0
votes

I have two text files for a CFG grammar: one is the "rules" (e.g. S->NP VP) and another one contains just the "lexical symbols" (e.g. "these": Det). Does any one know how I can give this two files as my grammar to NLTK? The second file is also known as "lexicon", because it just contains the category of real words. In summary, I just need to provide a lexicon for a specific grammar. Otherwise, I have to write the lexicon as several new rules in my rules' file. Due to the large volume of lexicon, It is not possible to convert the second file to rules and merge it with the first file.
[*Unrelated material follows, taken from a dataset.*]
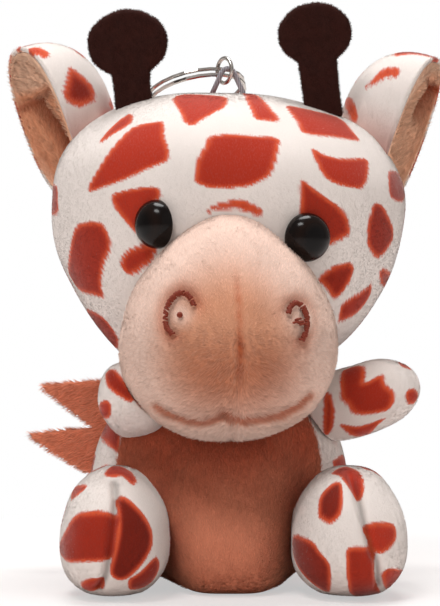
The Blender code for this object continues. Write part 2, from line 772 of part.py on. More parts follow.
def make_limbs(materials):
    beside_leg = {"body": body_form(FLEX_GAP)}
    beside_arm = {"body": body_form(FLEX_GAP), "head": head_form(FLEX_GAP), "muzzle": muzzle_form(FLEX_GAP)}
    for side in SIDES:
        make_limb(
            f"arm_{side}",
            partial(arm_form, side),
            ARM_SHOULDER[side],
            ARM_AXIS[side],
            ARM_LIMITS[side],
            beside_arm,
            materials,
        )
        make_limb(
            f"leg_{side}",
            partial(leg_form, side),
            leg_hip(side),
            (1, 0, 0),
            LEG_LIMITS,
            beside_leg,
            materials,
        )


def make_manes(materials):
    """Plush strips with pointed flaps, sewn into the seams by their straight edge."""
    outline = [(0.0, 0.0)]
    for number, flap in enumerate(MANE_FLAPS):
        outline.append((flap, -number * MANE_PITCH - MANE_DROP))
        outline.append((MANE_NOTCH, -(number + 1) * MANE_PITCH))
    outline.append((0.0, -len(MANE_FLAPS) * MANE_PITCH))
    lie_right = Matrix.Rotation(math.pi - MANE_TURN, 4, "Z") @ Matrix.Rotation(math.pi / 2, 4, "X")
    root = Matrix.Translation((-MANE_ROOT_SIDE, MANE_BACK, MANE_ROOT_TOP))
    strip = flat_shape("mane_body", [outline], MANE_THICKNESS, materials["mane"], root @ lie_right)
    boolean(strip, form_object("body_beside_mane", body_form(SEAM_GAP), cutter=True))
    swings = swing_cutters("head_beside_mane", head_form(SEAM_GAP), nod_pivot(), (1, 0, 0), NOD_LIMITS)
    for swing in swings:
        boolean(strip, swing)

    heights = [
        HEAD_CENTRE_HEIGHT + HEAD_MANE_ABOVE - (HEAD_MANE_ABOVE + HEAD_MANE_BELOW) * n / (HEAD_MANE_FLAPS * 2)
        for n in range(HEAD_MANE_FLAPS * 2 + 1)
    ]
    outside = []
    inside = []
    for number, height in enumerate(heights):
        point, normal = form_seat(head_form(), (0, 0, height), (0, 1, 0))
        reach = HEAD_MANE_FLAP if number % 2 else HEAD_MANE_NOTCH
        outside.append((point + normal * reach).yz)
        inside.append((point - normal * HEAD_MANE_ROOT).yz)
    outline = [tuple(place) for place in outside + inside[::-1]]
    upright = Matrix.Rotation(math.pi / 2, 4, "Z") @ Matrix.Rotation(math.pi / 2, 4, "X")
    strip = flat_shape("mane_head", [outline], MANE_THICKNESS, materials["mane"], upright)
    boolean(strip, form_object("head_behind_mane", head_form(SEAM_GAP), cutter=True))


def tail_root():
    near = (BODY_SIDE_SHIFT, 0, TAIL_HEIGHT)
    point, normal = form_seat(body_form(), near, (0, 1, 0))
    return point + normal * (TAIL_STEM_RADIUS + SEAM_GAP)


def make_tail(materials):
    """A round stem whose root is a half ball against the body, with a tuft at its end."""
    half_tuft = TAIL_TUFT_LENGTH / 2
    tuft_end = math.pi / 2 - math.pi * TAIL_TUFT_SHARE
    tuft = [
        (x, TAIL_STEM_LENGTH + half_tuft + y * half_tuft / TAIL_TUFT_RADIUS)
        for x, y in arc((0, 0), TAIL_TUFT_RADIUS, math.pi / 2, tuft_end, ARC_STEPS // 4)
    ]
    root = arc((0, 0), TAIL_STEM_RADIUS, 0, -math.pi / 2, ARC_STEPS // 6)
    profile = [(0.0, tuft[0][1]), *tuft[1:], *root[:-1], (0.0, root[-1][1])]
    along = Vector((0, math.cos(TAIL_SLOPE), -math.sin(TAIL_SLOPE)))
    matrix = Matrix.Translation(tail_root()) @ along.to_track_quat("Z", "Y").to_matrix().to_4x4()
    turned("tail", profile, matrix, materials["mane"])


def loop_base():
    return form_seat(head_form(), (LOOP_SIDE, LOOP_BACK, HEAD_CENTRE_HEIGHT), Z_AXIS)[0]


def loop_top():
    """Middle of the cord where the jump ring hangs."""
    return loop_base() + Z_AXIS * LOOP_HEIGHT


def jump_frame():
    """Ring centre, ring normal, and the way from the cord to the centre."""
    normal = Vector((math.cos(JUMP_TURN), math.sin(JUMP_TURN), 0))
    level = Vector((-math.sin(JUMP_TURN), math.cos(JUMP_TURN), 0))
    way = level * math.cos(JUMP_DIP) - Z_AXIS * math.sin(JUMP_DIP)
    reach = JUMP_RING_RADIUS - JUMP_WIRE_RADIUS - SEAM_GAP - LOOP_CORD_RADIUS
    return loop_top() + way * reach, normal, way


def split_frame():
    """Where the split ring passes through the jump ring, its tangent there, and the way to its centre."""
    centre, normal, way = jump_frame()
    level = Vector((-math.sin(JUMP_TURN), math.cos(JUMP_TURN), 0))
    inward = level * math.cos(SPLIT_DIP) - Z_AXIS * math.sin(SPLIT_DIP)
    return centre + way * SPLIT_OFFSET, normal, inward


def make_hanger(materials):
    base = loop_base()
    fold = [
        Vector((x, 0, z))
        for x, z in arc((0, LOOP_HEIGHT - LOOP_FOLD_RADIUS), LOOP_FOLD_RADIUS, *LOOP_FOLD_ARC, ARC_STEPS // 3)
    ]
    cord = []
    for foot, points in ((-LOOP_HALF_WIDTH, fold), (LOOP_HALF_WIDTH, [])):
        seat, normal = form_seat(head_form(), base + Vector((foot, 0, -LOOP_HEIGHT)), Z_AXIS)
        start = seat - base + Z_AXIS * (LOOP_CORD_RADIUS + SEAM_GAP)
        cord += [start, *points]
    line = [base + place for place in cord]
    wire("hang_loop", line, LOOP_CORD_RADIUS, materials["cord"])

    centre, normal, way = jump_frame()
    across = normal.cross(way)
    ring = [
        centre + way * (JUMP_RING_RADIUS * math.cos(angle)) + across * (JUMP_RING_RADIUS * math.sin(angle))
        for angle in (math.tau * n / 20 for n in range(20))
    ]
    wire("jump_ring", ring, JUMP_WIRE_RADIUS, materials["steel"], closed=True)

    point, tangent, inward = split_frame()
    stack = tangent.cross(inward)
    middle = point + inward * SPLIT_RING_RADIUS
    pitch = SPLIT_WIRE_RADIUS * 2 + SPLIT_WIRE_GAP
    count = SPLIT_TURNS * SPLIT_TURN_STEPS
    coil = []
    for n in range(count + 1):
        angle = math.tau * n / SPLIT_TURN_STEPS
        height = pitch * (n / SPLIT_TURN_STEPS - SPLIT_TURNS / 2)
        spoke = inward * math.cos(angle) + tangent * math.sin(angle)
        coil.append(middle + spoke * SPLIT_RING_RADIUS + stack * height)
    wire("split_ring", coil, SPLIT_WIRE_RADIUS, materials["steel"])
    turn_gap = min((a - b).length for a, b in zip(coil, coil[SPLIT_TURN_STEPS:])) - SPLIT_WIRE_RADIUS * 2
    print(f"least gap between the turns of the split ring: {turn_gap / MM:.2f} mm")


def pivot(name, place):
    """An empty on a joint's axis, which carries the pieces that move about it."""
    point = bpy.data.objects.new(f"{name}_pivot", None)
    point.location = place
    PARTS.objects.link(point)
    return point


def carry(carrier, items):
    bpy.context.view_layer.update()
    for item in items:
        if isinstance(item, str):
            item = bpy.data.objects[item]
        item.parent = carrier
        item.matrix_parent_inverse = carrier.matrix_world.inverted()


def hang_on_pivots():
    head = pivot("head", nod_pivot())
    carry(head, ["head_cover", "head_stuffing", "mouth_stitching", "mane_head", "hang_loop"])
    for side in SIDES:
        carry(head, [f"{kind}_{side}" for kind in ("muzzle_panel", "eye", "eye_washer", "nostril")])
        bottom, top = ear_seam(side)
        ear = pivot(f"ear_{side}", (bottom + top) / 2)
        carry(ear, [f"ear_{side}_back", f"ear_{side}_lining"])
        horn = pivot(f"horn_{side}", horn_seat(side))
        carry(horn, [f"horn_{side}"])
        carry(head, [ear, horn])
        for limb, place in (("arm", ARM_SHOULDER[side]), ("leg", leg_hip(side))):
            carry(pivot(f"{limb}_{side}", place), [f"{limb}_{side}_cover", f"{limb}_{side}_stuffing"])
    carry(pivot("tail", tail_root()), ["tail"])
    jump = pivot("jump_ring", loop_top())
    split = pivot("split_ring", split_frame()[0])
    carry(split, ["split_ring"])
    carry(jump, ["jump_ring", split])
    carry(head, [jump])


clear_scene()
PARTS = make_collection("plush_giraffe")
CUTTERS = make_collection("cutters")


def main():
    materials = make_materials()
    make_torso(materials)
    make_head(materials)
    make_eyes(materials)
    make_embroidery(materials)
    make_horns(materials)
    make_ears(materials)
    make_limbs(materials)
    make_manes(materials)
    make_tail(materials)
    make_hanger(materials)
    hang_on_pivots()


main()
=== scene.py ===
import math

import bmesh
import bpy
import numpy as np
from mathutils import Matrix, Vector, noise


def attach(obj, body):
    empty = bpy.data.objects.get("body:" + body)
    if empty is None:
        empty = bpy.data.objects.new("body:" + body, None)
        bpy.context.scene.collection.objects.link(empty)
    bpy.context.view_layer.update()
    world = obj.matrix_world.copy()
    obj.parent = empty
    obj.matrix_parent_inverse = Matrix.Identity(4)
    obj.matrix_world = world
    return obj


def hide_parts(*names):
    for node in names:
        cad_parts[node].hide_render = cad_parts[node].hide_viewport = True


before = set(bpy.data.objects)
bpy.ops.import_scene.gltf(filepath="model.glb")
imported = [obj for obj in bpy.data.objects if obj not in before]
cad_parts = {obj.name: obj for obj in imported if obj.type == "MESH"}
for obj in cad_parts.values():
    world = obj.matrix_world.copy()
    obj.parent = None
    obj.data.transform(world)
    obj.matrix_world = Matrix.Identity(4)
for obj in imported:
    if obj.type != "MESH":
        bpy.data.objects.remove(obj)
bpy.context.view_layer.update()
mm = 0.001
sides = {"left": 1, "right": -1}
noise.seed_set(7)  # without it the vector noise starts from the clock


# small helpers: colours, turns, meshes

def linear(colour):
    parts = [c / 255 for c in colour]
    return tuple(c / 12.92 if c <= 0.04045 else ((c + 0.055) / 1.055) ** 2.4 for c in parts)


def turnAbout(axis, degrees):
    return np.array(Matrix.Rotation(math.radians(degrees), 3, axis))


def standAlong(way):
    # a turn that takes Z to a direction, the same as the solids use
    return np.array(Vector(way).to_track_quat("Z", "Y").to_matrix())


def unit(vectors):
    return vectors / np.maximum(np.linalg.norm(vectors, axis=-1, keepdims=True), 1e-12)


def smoothStep(low, high, value):
    t = np.clip((value - low) / (high - low), 0, 1)
    return t * t * (3 - 2 * t)


def softNoise(points, size, seed=0.0):
    return np.array([noise.noise(Vector(p)) for p in points / size + seed])


def pushNoise(points, size, seed=0.0):
    return np.array([noise.noise_vector(Vector(p)) for p in points / size + seed])


def addPiece(name, mesh, body, material):
    piece = bpy.data.objects.new(name, mesh)
    bpy.context.scene.collection.objects.link(piece)
    mesh.materials.append(material)
    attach(piece, body)
    return piece


def meshFrom(name, points, faces):
    mesh = bpy.data.meshes.new(name)
    mesh.from_pydata([tuple(p) for p in points * mm], [], faces)
    mesh.shade_smooth()
    return mesh


def readPoints(mesh, kind="co"):
    found = np.empty(len(mesh.vertices) * 3, np.float32)
    mesh.vertices.foreach_get(kind, found)
    found = found.reshape(-1, 3).astype(float)
    return found / mm if kind == "co" else found


def movePoints(mesh, points):
    mesh.vertices.foreach_set("co", (points * mm).astype(np.float32).ravel())


def setShares(mesh, **shares):
    # one number for each point, which the materials read by name
    for name, values in shares.items():
        layer = mesh.attributes.new(name, "FLOAT", "POINT")
        layer.data.foreach_set("value", np.ascontiguousarray(values, dtype=np.float32))


# soft forms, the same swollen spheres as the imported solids

def formOf(place, width, front, back, rise, drop, fullness, narrow=0.0, slope=0.0, tuck=0.0, turn=None):
    return {
        "place": np.array(place, float), "width": width, "front": front, "back": back, "rise": rise,
        "drop": drop,
        "fullness": fullness, "narrow": narrow, "slope": slope, "tuck": tuck,
        "turn": np.eye(3) if turn is None else turn,
    }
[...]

So I am completely stuck here... Any help/idea would be appreciated.

1

1 Answers

1
votes

Take a look at the tutorial, it's a little outdated but the idea is there: http://www.nltk.org/book/ch08.html

Then take a look at this question and answer: CFG using POS tags in NLTK

Lastly, here's an example:

from nltk import parse_cfg, ChartParser

grammar_string = """
S -> NP VP
NP -> DT NN | NNP
VP -> VB NP | VBS
VBS -> 'sleeps'
VB -> 'loves' | 'sleeps_with'
NNP -> 'John' | 'Mary'
"""

grammar = parse_cfg(grammar_string)
sentence = 'John loves Mary'.split()
parser = ChartParser(grammar)
print parser.parse(sentence)

[out]:

(S (NP (NNP John)) (VP (VB loves) (NP (NNP Mary))))